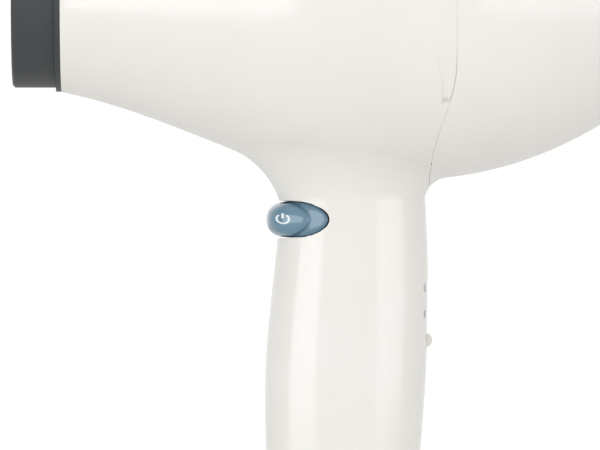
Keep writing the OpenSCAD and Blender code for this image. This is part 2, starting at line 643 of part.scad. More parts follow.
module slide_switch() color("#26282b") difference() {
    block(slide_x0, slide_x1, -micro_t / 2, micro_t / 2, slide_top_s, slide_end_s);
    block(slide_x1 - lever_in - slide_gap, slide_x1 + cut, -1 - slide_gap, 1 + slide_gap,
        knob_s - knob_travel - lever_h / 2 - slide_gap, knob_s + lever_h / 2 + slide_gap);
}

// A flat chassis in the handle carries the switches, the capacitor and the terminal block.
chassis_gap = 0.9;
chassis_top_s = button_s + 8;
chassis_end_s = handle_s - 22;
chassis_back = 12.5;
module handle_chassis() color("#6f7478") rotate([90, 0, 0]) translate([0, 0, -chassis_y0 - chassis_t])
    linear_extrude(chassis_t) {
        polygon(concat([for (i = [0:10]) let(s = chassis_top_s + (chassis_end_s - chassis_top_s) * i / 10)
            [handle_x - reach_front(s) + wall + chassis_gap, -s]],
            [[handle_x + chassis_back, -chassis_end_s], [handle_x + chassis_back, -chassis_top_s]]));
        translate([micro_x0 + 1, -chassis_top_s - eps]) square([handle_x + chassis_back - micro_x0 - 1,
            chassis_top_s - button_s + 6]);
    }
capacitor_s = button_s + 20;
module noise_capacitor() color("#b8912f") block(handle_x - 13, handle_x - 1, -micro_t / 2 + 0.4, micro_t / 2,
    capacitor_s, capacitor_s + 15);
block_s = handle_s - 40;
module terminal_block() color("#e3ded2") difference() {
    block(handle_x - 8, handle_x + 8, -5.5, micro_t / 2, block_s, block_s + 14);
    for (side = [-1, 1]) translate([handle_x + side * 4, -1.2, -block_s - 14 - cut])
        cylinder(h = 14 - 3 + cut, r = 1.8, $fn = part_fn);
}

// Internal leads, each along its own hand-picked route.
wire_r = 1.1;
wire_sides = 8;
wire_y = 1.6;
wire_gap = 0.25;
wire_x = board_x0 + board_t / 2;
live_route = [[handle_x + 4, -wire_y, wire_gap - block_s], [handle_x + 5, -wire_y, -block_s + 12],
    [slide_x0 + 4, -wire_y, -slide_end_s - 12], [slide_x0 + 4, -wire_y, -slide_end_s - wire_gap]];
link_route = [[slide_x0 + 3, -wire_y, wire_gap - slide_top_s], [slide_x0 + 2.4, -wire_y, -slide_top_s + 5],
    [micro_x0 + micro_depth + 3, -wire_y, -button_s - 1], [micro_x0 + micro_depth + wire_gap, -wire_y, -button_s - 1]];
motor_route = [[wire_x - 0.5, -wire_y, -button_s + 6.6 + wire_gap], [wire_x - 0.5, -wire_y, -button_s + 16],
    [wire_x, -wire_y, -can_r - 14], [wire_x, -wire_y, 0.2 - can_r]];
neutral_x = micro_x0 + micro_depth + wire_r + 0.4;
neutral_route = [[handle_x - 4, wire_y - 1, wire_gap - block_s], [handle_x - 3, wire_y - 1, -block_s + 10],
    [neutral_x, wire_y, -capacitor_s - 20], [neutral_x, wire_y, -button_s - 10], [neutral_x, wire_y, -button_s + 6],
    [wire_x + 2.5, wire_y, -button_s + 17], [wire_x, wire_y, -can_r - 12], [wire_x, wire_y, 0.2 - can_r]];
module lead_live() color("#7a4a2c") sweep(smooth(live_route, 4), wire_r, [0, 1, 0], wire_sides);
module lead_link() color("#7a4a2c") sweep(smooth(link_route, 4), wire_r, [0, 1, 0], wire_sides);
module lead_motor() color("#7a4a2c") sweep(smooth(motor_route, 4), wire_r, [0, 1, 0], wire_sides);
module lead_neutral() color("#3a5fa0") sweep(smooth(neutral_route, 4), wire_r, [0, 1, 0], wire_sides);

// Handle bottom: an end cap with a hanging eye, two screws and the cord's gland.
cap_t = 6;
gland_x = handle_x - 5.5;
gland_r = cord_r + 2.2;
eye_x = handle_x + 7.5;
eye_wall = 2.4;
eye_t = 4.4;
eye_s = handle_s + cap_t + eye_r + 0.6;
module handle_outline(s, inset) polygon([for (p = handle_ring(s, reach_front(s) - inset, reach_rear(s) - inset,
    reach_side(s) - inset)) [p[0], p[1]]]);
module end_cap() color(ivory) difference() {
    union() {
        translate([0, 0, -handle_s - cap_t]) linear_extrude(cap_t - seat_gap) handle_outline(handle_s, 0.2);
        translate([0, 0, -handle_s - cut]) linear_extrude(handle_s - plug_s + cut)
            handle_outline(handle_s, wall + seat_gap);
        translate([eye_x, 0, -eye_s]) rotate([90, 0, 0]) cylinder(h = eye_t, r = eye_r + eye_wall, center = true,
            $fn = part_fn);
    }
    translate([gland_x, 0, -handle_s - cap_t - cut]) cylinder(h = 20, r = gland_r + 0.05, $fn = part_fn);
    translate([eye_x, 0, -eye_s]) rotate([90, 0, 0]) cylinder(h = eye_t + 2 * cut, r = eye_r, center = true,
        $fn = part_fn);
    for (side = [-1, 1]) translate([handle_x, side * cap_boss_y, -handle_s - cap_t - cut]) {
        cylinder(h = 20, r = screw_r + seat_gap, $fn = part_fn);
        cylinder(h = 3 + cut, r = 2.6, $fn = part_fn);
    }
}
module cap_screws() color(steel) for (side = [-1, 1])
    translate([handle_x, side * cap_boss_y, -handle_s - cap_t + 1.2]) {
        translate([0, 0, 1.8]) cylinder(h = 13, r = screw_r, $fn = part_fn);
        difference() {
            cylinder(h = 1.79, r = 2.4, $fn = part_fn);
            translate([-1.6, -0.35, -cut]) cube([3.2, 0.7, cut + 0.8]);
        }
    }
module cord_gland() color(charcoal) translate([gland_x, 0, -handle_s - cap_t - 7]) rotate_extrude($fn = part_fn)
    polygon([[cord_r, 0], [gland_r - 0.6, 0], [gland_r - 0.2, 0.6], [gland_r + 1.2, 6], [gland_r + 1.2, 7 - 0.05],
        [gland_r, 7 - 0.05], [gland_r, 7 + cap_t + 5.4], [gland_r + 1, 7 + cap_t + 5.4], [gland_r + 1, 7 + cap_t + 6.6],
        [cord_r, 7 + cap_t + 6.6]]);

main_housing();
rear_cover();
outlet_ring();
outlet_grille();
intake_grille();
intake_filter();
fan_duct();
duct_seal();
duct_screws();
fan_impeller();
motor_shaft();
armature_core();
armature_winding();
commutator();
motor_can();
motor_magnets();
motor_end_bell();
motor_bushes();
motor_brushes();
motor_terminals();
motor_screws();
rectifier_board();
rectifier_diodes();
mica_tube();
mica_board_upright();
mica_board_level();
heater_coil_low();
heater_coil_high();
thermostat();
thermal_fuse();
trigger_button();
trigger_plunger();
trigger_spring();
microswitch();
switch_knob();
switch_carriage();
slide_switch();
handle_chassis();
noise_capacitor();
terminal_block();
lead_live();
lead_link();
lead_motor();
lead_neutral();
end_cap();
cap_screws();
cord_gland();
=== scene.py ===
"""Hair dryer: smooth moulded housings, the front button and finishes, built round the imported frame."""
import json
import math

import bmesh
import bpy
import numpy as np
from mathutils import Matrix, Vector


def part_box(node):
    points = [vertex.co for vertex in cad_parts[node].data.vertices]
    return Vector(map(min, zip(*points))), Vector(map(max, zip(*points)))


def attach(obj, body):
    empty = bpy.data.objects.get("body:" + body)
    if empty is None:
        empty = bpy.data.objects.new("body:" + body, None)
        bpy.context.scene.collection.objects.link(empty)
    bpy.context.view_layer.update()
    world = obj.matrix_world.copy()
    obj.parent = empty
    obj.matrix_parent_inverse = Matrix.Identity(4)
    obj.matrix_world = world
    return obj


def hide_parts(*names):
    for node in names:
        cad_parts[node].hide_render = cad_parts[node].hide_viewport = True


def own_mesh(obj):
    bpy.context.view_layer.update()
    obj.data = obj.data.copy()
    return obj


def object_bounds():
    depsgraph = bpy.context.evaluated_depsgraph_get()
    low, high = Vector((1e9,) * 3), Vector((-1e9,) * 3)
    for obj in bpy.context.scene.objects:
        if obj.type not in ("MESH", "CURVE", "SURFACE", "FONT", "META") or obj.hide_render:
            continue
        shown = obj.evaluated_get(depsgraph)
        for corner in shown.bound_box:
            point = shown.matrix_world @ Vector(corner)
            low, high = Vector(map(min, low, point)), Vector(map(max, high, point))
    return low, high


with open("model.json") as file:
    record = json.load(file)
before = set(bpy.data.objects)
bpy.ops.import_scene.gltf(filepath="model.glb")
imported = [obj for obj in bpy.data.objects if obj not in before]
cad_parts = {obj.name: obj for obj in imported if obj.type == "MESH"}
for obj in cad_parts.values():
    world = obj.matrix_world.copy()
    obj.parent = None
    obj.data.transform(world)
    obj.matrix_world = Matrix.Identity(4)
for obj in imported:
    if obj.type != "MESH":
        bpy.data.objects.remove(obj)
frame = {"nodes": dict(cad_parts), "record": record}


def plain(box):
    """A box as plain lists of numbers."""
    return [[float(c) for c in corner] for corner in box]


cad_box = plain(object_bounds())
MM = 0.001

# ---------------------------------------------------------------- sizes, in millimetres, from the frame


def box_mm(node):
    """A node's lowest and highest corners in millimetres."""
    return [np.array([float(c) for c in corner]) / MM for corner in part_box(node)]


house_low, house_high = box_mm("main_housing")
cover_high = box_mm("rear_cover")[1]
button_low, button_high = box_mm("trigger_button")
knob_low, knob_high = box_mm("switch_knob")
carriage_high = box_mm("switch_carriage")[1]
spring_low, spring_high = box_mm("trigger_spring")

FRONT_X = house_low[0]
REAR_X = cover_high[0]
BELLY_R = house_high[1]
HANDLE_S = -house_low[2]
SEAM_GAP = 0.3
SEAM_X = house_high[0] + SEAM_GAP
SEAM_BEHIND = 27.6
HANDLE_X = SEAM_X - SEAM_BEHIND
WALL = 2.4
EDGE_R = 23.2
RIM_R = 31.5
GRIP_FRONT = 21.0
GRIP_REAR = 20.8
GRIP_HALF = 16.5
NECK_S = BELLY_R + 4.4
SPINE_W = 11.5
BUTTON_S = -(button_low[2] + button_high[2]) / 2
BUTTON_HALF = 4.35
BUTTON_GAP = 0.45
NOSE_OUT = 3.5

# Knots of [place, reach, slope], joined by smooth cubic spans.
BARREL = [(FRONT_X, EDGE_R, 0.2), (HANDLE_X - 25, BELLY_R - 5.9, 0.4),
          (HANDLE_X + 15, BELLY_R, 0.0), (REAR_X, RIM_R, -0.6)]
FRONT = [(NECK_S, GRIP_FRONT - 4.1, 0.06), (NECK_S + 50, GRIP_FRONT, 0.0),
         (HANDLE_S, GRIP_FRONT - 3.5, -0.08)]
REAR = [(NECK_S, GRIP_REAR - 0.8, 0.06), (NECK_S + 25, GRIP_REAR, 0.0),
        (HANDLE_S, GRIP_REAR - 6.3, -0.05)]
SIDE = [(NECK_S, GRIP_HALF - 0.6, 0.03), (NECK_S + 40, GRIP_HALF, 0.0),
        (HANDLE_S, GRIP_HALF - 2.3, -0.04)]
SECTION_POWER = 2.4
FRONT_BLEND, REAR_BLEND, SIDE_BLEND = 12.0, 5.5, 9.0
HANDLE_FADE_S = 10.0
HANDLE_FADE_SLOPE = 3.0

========

§ **Problem details**
Exactly the lines above from the one with "main_housing();" to the one with "point = shown.matrix_world", both included, are to be quoted; leave the rest out.

§ **Output for this task**
main_housing();
rear_cover();
outlet_ring();
outlet_grille();
intake_grille();
intake_filter();
fan_duct();
duct_seal();
duct_screws();
fan_impeller();
motor_shaft();
armature_core();
armature_winding();
commutator();
motor_can();
motor_magnets();
motor_end_bell();
motor_bushes();
motor_brushes();
motor_terminals();
motor_screws();
rectifier_board();
rectifier_diodes();
mica_tube();
mica_board_upright();
mica_board_level();
heater_coil_low();
heater_coil_high();
thermostat();
thermal_fuse();
trigger_button();
trigger_plunger();
trigger_spring();
microswitch();
switch_knob();
switch_carriage();
slide_switch();
handle_chassis();
noise_capacitor();
terminal_block();
lead_live();
lead_link();
lead_motor();
lead_neutral();
end_cap();
cap_screws();
cord_gland();
=== scene.py ===
"""Hair dryer: smooth moulded housings, the front button and finishes, built round the imported frame."""
import json
import math

import bmesh
import bpy
import numpy as np
from mathutils import Matrix, Vector


def part_box(node):
    points = [vertex.co for vertex in cad_parts[node].data.vertices]
    return Vector(map(min, zip(*points))), Vector(map(max, zip(*points)))


def attach(obj, body):
    empty = bpy.data.objects.get("body:" + body)
    if empty is None:
        empty = bpy.data.objects.new("body:" + body, None)
        bpy.context.scene.collection.objects.link(empty)
    bpy.context.view_layer.update()
    world = obj.matrix_world.copy()
    obj.parent = empty
    obj.matrix_parent_inverse = Matrix.Identity(4)
    obj.matrix_world = world
    return obj


def hide_parts(*names):
    for node in names:
        cad_parts[node].hide_render = cad_parts[node].hide_viewport = True


def own_mesh(obj):
    bpy.context.view_layer.update()
    obj.data = obj.data.copy()
    return obj


def object_bounds():
    depsgraph = bpy.context.evaluated_depsgraph_get()
    low, high = Vector((1e9,) * 3), Vector((-1e9,) * 3)
    for obj in bpy.context.scene.objects:
        if obj.type not in ("MESH", "CURVE", "SURFACE", "FONT", "META") or obj.hide_render:
            continue
        shown = obj.evaluated_get(depsgraph)
        for corner in shown.bound_box:
            point = shown.matrix_world @ Vector(corner)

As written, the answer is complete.